LoRA-TTT: Low-Rank Test-Time Training for Vision-Language Models
Yuto Kojima, Jiarui Xu, Xueyan Zou, Xiaolong Wang
TL;DR
LoRA-TTT tackles distribution shifts in vision-language models by tuning only low-rank adapters in the image encoder at test time, avoiding costly text-prompt tuning. It combines a MEM-based objective with a masked image modeling reconstruction loss, updating just the LoRA parameters for a single test instance and precomputing text features to skip the text encoder during TTT. On two benchmarks spanning 15 datasets, it achieves state-of-the-art zero-shot gains over CLIP baselines and prompt-tuning methods, while reducing memory and runtime overhead. The approach preserves base generalization, improves calibration, and is suitable for memory-constrained edge devices and high-stakes applications, enabling practical deployment of vision-language models.
Abstract
The rapid advancements in vision-language models (VLMs), such as CLIP, have intensified the need to address distribution shifts between training and testing datasets.
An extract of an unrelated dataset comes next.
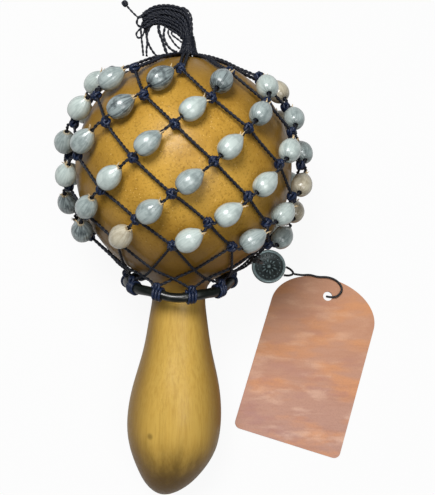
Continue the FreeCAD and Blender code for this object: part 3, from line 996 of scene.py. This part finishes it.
class RATTLE_OT_knots(bpy.types.Operator):
    """The seven rows of knots"""
    bl_idname = "rattle.knots"
    bl_label = "Knots"

    def execute(self, context):
        draw = random.Random(23)
        for row, letter in enumerate(ROWS):
            yarn = Yarn()
            for column in range(COLUMNS):
                centre = KNOTS[row, column]
                outward = (centre - lay(0, 0, HEAD_MID)).normalized()
                upright = square_to(outward, AXIS)
                sideways = upright.cross(outward)
                upright = (upright + sideways * draw.uniform(-0.35, 0.35)).normalized()
                yarn.wound_knot(centre, upright, KNOT_R * MM, sizes().knot_cord, any_turn(draw))
                self.loop(yarn, centre, upright, outward, draw)
            yarn.piece("row_" + letter, "net", "knot_cord", [knot_cord()], "knots_" + letter)
        return {"FINISHED"}

    @staticmethod
    def loop(yarn, centre, upright, outward, draw):
        """Last tuck of cord across the face of the knot."""
        sideways = upright.cross(outward)
        lean = draw.choice((-1, 1))
        points = []
        for turn in (-70, -35, 0, 35, 70):
            a = math.radians(turn)
            points.append(centre + spoke(outward, sideways, a) * 1.55 * MM
                          + upright * lean * 0.9 * math.sin(a) * MM)
        yarn.tube(eased(points, step=0.3 * MM), 0.42 * MM)


class RATTLE_OT_seeds(bpy.types.Operator):
    """The sixty seed beads, each node a piece"""
    bl_idname = "rattle.seeds"
    bl_label = "Seed beads"

    def execute(self, context):
        nodes = {}
        for seat in SEATS:
            nodes.setdefault(seat.node, []).append(seat)
        for node, group in sorted(nodes.items()):
            yarn = Yarn()
            for seat in sorted(group, key=lambda s: s.column):
                self.seed(yarn, seat)
            body = node if node in frame["bodies"] else "net"
            yarn.piece("seed_" + node[4:].strip("s_"), body, "seed_bead", seed_coats(), node)
        return {"FINISHED"}

    @staticmethod
    def seed(yarn, seat):
        draw = random.Random(100 * seat.row + seat.column)
        tone = SEED_TONES.get((seat.pair, seat.column))
        if tone is None:
            tone = draw.choices((PALE, GREY, DARK, BEIGE), (6, 4, 1, 1))[0]
        cross = seat.along.cross(seat.outward)
        width, half = seat.half_width, seat.half_length
        slim = draw.uniform(0.94, 0.995)
        ridges = draw.choice((3, 4, 5))
        phase = any_turn(draw)
        skew = draw.uniform(0.0, 0.05)
        outline = [(r * width, h * half) for r, h in SEED_OUTLINE]

        def wobble(turn, i):
            if i < 2 or i > SEED_LAST_OUTER:
                return 1.0
            ridge = abs(math.sin(ridges * (turn + phase) / 2))
            return slim * (1.0 - 0.022 * ridge - skew * (0.5 + 0.5 * math.cos(turn + phase)))

        def place(x, y, h):
            return seat.centre + cross * x + seat.outward * y + seat.along * h

        def shade_of(i):
            return tone if 1 <= i <= SEED_LAST_OUTER else BORE

        yarn.lathe(place, outline, 36, shade_of, wobble, start=-math.pi / 2)
        if draw.random() < 0.85 and seat.centre.z > 12 * MM:
            RATTLE_OT_seeds.stem(yarn, seat, draw)

    @staticmethod
    def stem(yarn, seat, draw):
        """Torn end of the stem at the pointed end."""
        cross = seat.along.cross(seat.outward)
        for _ in range(draw.choice((2, 3, 4))):
            a = any_turn(draw)
            out = cross * math.cos(a) + seat.outward * abs(math.sin(a))
            foot = seat.centre + seat.along * seat.half_length * 0.93 + out * 0.9 * MM
            tip = (foot + out * draw.uniform(0.3, 1.1) * MM
                   + seat.along * draw.uniform(0.7, 1.9) * MM)
            bend = foot.lerp(tip, 0.5) + seat.along * 0.35 * MM
            path = eased([foot, bend, tip], step=0.2 * MM)
            last = len(path) - 1
            yarn.tube(path, [0.33 * MM - 0.25 * MM * i / last for i in range(last + 1)], 6, STEM)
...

Although prior Test-Time Training (TTT) techniques for VLMs have demonstrated robust performance, they predominantly rely on tuning text prompts, a process that demands substantial computational resources and is heavily dependent on entropy-based loss. In this paper, we propose LoRA-TTT, a novel TTT method that leverages Low-Rank Adaptation (LoRA), applied exclusively to the image encoder of VLMs. By introducing LoRA and updating only its parameters during test time, our method offers a simple yet effective TTT approach, retaining the model's initial generalization capability while achieving substantial performance gains with minimal memory and runtime overhead. Additionally, we introduce a highly efficient reconstruction loss tailored for TTT. Our method can adapt to diverse domains by combining these two losses, without increasing memory consumption or runtime. Extensive experiments on two benchmarks, covering 15 datasets, demonstrate that our method improves the zero-shot top-1 accuracy of CLIP-ViT-B/16 by an average of 5.79% on the OOD benchmark and 1.36% on the fine-grained benchmark, efficiently surpassing test-time prompt tuning, without relying on any external models or cache.